* _EXERCISE DETAILS_: Answer with a single number: the count of lines that hold "three".

═══ EXTRACTED RECORDS ═══

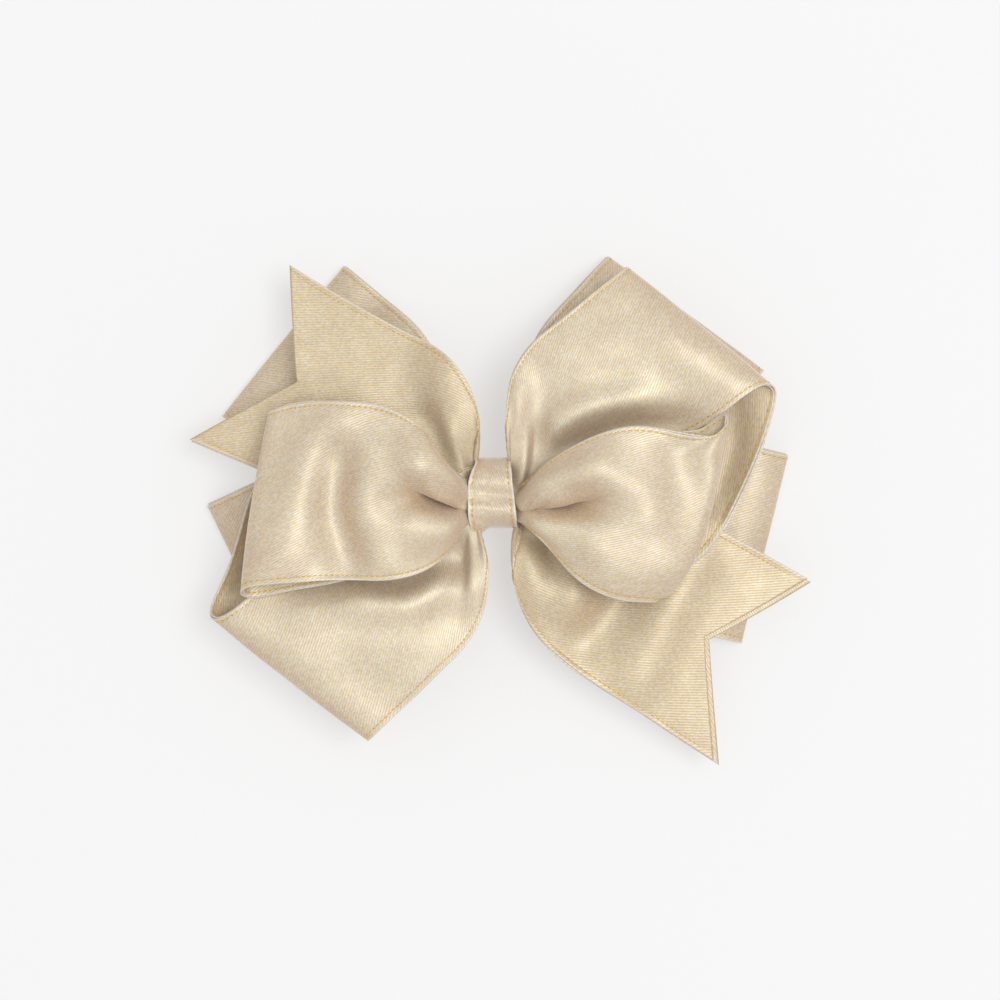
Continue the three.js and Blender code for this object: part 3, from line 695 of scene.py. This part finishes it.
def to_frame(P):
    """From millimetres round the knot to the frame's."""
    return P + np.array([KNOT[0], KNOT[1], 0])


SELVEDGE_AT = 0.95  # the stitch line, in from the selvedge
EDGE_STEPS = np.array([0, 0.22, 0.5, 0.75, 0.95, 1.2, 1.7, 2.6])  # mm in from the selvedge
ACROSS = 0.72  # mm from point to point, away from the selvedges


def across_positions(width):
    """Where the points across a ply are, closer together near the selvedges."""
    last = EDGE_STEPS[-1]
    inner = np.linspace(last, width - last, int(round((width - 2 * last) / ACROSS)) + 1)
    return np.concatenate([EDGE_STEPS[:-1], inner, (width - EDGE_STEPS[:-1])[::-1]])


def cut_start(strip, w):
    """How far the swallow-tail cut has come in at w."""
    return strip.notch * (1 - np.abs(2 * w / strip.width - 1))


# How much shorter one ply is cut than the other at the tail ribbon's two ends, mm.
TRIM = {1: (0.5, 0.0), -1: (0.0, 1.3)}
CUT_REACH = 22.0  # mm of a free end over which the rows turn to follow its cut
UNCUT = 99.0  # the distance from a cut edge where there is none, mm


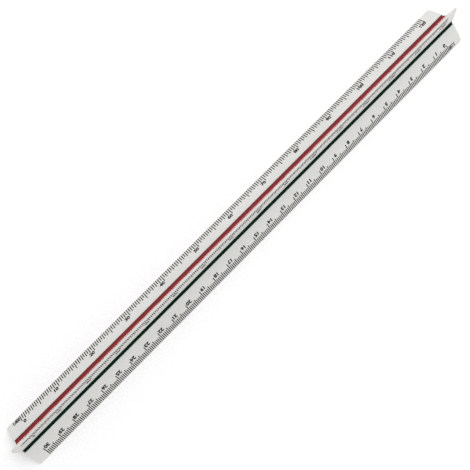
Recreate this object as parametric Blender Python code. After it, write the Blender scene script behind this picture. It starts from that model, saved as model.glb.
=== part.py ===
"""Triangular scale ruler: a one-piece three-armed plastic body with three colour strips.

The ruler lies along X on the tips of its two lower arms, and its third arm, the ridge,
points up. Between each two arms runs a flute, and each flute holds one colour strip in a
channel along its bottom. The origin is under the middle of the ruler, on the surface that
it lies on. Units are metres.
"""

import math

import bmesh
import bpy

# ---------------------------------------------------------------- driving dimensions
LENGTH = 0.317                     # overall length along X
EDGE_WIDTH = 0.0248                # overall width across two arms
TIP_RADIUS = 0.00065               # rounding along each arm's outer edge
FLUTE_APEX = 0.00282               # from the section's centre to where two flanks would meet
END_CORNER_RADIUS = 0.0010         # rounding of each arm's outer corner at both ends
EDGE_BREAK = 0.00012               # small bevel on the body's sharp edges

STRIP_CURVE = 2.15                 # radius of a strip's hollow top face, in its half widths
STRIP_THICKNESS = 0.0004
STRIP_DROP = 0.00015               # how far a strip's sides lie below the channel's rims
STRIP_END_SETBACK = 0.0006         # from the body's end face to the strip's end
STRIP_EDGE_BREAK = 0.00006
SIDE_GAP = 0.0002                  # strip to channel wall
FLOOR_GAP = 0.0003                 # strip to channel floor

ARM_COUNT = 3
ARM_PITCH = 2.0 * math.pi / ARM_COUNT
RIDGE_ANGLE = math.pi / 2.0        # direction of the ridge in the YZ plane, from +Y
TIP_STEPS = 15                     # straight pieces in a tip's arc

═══

* _EXERCISE RESULT_: 2